O ECA (Estatuto da Criança e do Adolescente) prevê um tipo penal tanto para quem produz, fotografa ou filma crianças e adolescentes em situação pornográfica quanto para quem publica. Não é criminoso só quem fez e mandou para publicação. Lógico que uma investigação da internet pode levar a crer que o dono indicado em um site, por exemplo, está envolvido. Mas, às vezes, pode informar um nome falso. Para penalizar as pessoas certas, é importante uma investigação técnica. Isso envolve quebras de sigilo com necessidade de ordem judicial, o que demanda um tempo para ser feito.

A lei é rígida o suficiente?

O ECA foi feito na década de 90 e não previu crime de pornografia infantil na internet porque nem sequer existia internet comercial na época. É natural que o legislador não consiga prever todas as inovações tecnológicas que virão. A lei amadureceu nos últimos 10 anos.
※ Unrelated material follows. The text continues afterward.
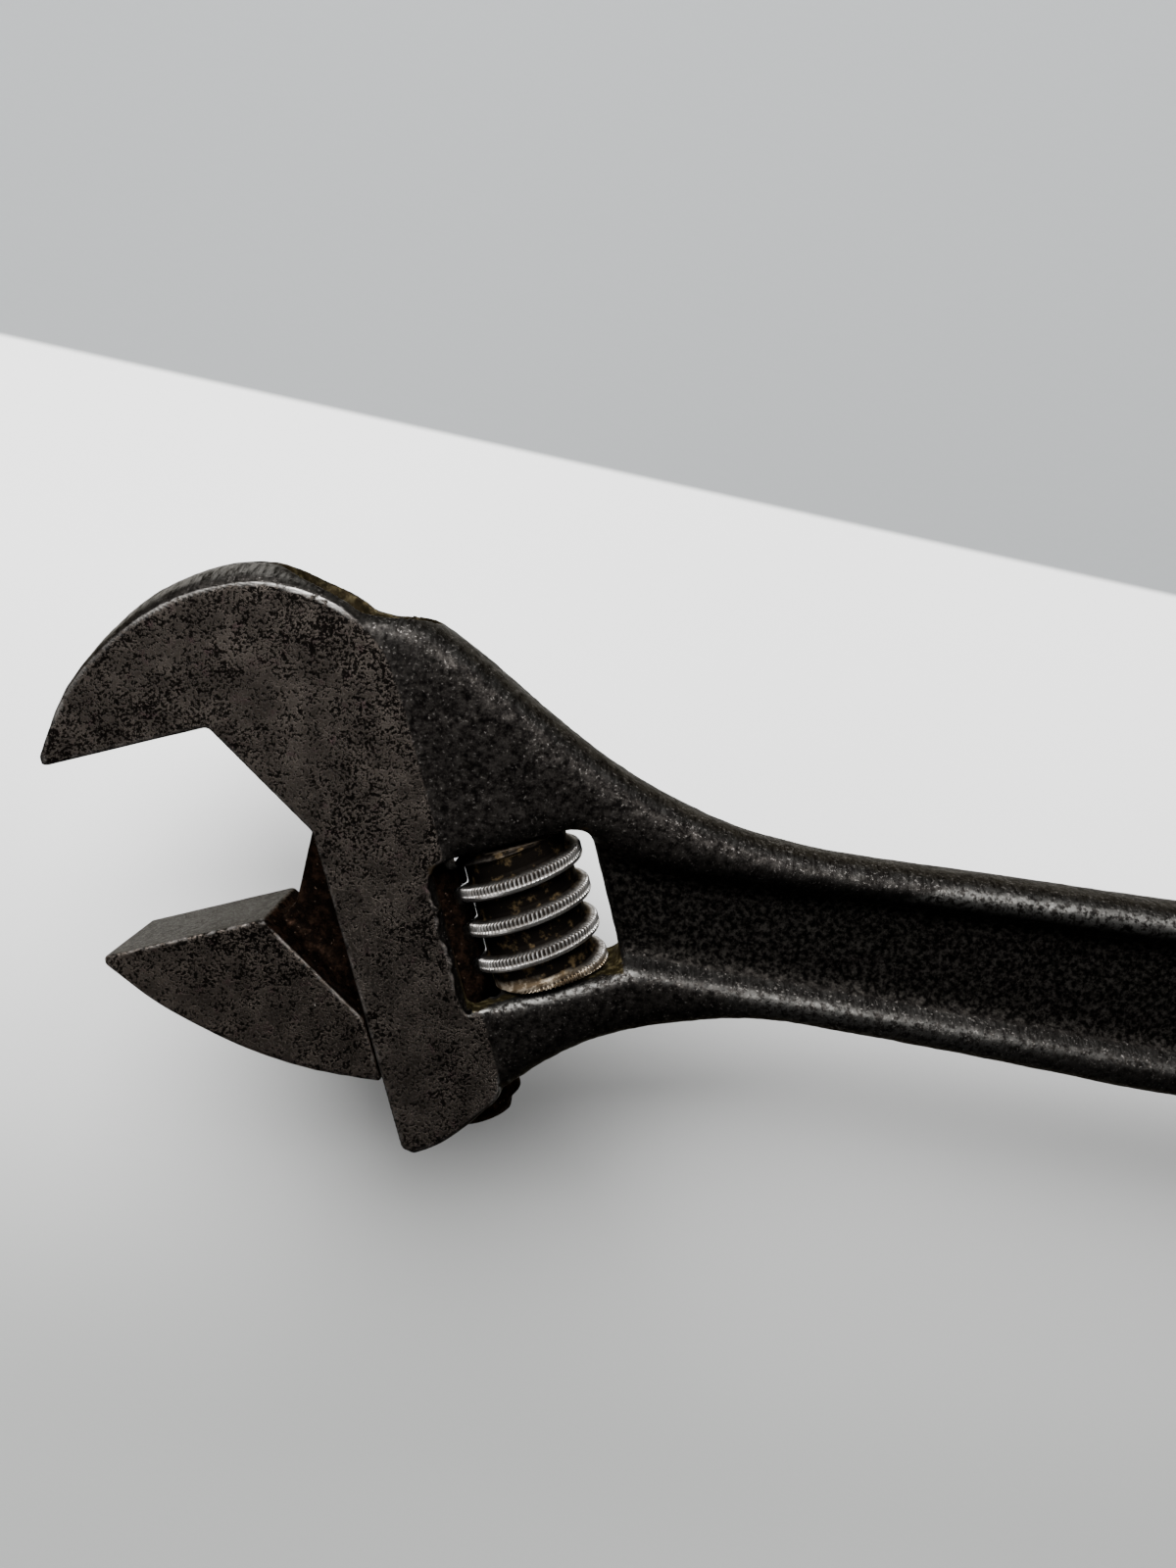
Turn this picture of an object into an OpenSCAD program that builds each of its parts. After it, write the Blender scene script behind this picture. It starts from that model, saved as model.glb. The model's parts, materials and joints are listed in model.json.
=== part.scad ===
// Adjustable wrench, nominal 8 inch pattern: forged body, movable jaw with rack, adjusting knurl, pin, spring.
// Origin: centre of the hanging hole. +X: along the handle to the head. +Y: the movable jaw's side. +Z: out of
// one face. The head is drawn in its own axes: u towards the jaw tips, v in the opening direction, n = +Z.

/* [Head] */
// Thickness of the ground head
head_th = 12.7; // [12:0.1:14]
// Angle between the jaw faces and the handle
head_angle = 22.5; // [20:0.5:25]
// Distance along the handle from the hanging hole to the corner where the slide starts
head_reach = 173.8; // [170:0.1:180]
// Distance from the handle's centre line to the plane of the fixed jaw, across the handle
head_offset = 15; // [14.5:0.1:15.5]
// Length of the fixed jaw, from the slide to its tip
jaw_reach = 22.4; // [21.5:0.1:23]
// Depth of the corner where the throat starts, measured from the slide
throat_u = 6.7; // [6.5:0.1:7]
// Height of the slanting throat below the fixed jaw
throat_v = 11.6; // [11.5:0.1:12]
// Length of the slide, from the fixed jaw's plane to the lower corner
slide_v = 43.6; // [43:0.1:44]

/* [Jaw opening] */
// Opening between the two jaw faces
opening = 18.4; // [18.4:0.1:18.5]
// Running clearance between the jaw's heel and the slide
slide_gap = 0.05; // [0.03:0.01:0.1]

/* [Rack] */
// Distance of the rack's axis from the slide
rack_u = 7.25; // [7.2:0.05:7.3]
// Radius of the round rack
shank_r = 4.65; // [4.6:0.01:4.68]
// Radius of the bore in the head for the rack
bore_r = 4.75; // [4.74:0.01:4.8]
// Thickness of the web that joins jaw and rack
web_th = 4.7; // [4.5:0.1:4.8]
// Width of the slot for the web
slot_th = 5; // [4.9:0.1:5.2]

/* [Knurl and pin] */
// Outer radius of the knurl's thread
knurl_r = 6.35; // [6.3:0.05:6.4]
// Radius of the knurl between the thread's turns
knurl_root_r = 5; // [4.8:0.1:5.1]
// Length of the knurl
knurl_len = 13.7; // [13.5:0.1:13.8]
// Pitch of the thread and of the rack's teeth
pitch = 3.63; // [3.6:0.01:3.65]
// Radius of the pin that the knurl turns on
pin_r = 2; // [1.9:0.05:2.05]
// Radius of the pin's threaded head
pin_head_r = 2.45; // [2.4:0.05:2.6]

/* [Handle] */
// Radius of the rounded end round the hanging hole
end_r = 10.7; // [10.5:0.1:11]
// Radius of the hanging hole
hang_r = 4.5; // [4:0.1:5]
// Half thickness of the handle at its edge ribs
rib_h = 4.6; // [4.4:0.1:4.8]
// Half thickness of the sunken panel
panel_h = 2.3; // [2:0.1:2.5]

/* [Hidden] */
$fn = 64;
half = head_th / 2;
far = 60;            // longer than any cut has to be
knurl_u = 17.19;     // distance of the knurl's axis from the slide
knurl_v = 24.45;     // middle of the knurl, below the fixed jaw's plane
thread_v = 21.74;    // height of one thread crest where it faces the rack
knurl_v0 = knurl_v - knurl_len / 2;
knurl_v1 = knurl_v + knurl_len / 2;
window = [[9.6, 17.3], [24.75, 31.75]];  // distance from the slide and height of two opposite corners
window_corner_r = 1.2;
shank_v = [9.8, 44];                     // the rack's two ends at this opening
shank_len = shank_v[1] - shank_v[0];
lead_angle = atan(pitch / (2 * PI * knurl_r));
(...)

E ela amadurece de acordo com os problemas que vão surgindo, especialmente no ambiente da tecnologia. 

Redes sociais e apps de conversa dificultam as investigações? 

A grande discussão hoje está nos aplicativos de troca instantânea de mensagens. O que os donos desses chats dizem é que, tecnicamente, não é possível entregar a comunicação. Mas a polícia e a Justiça dizem que dá para fazer. O importante é que nenhum ambiente seja blindado e ou se sobreponha à lei.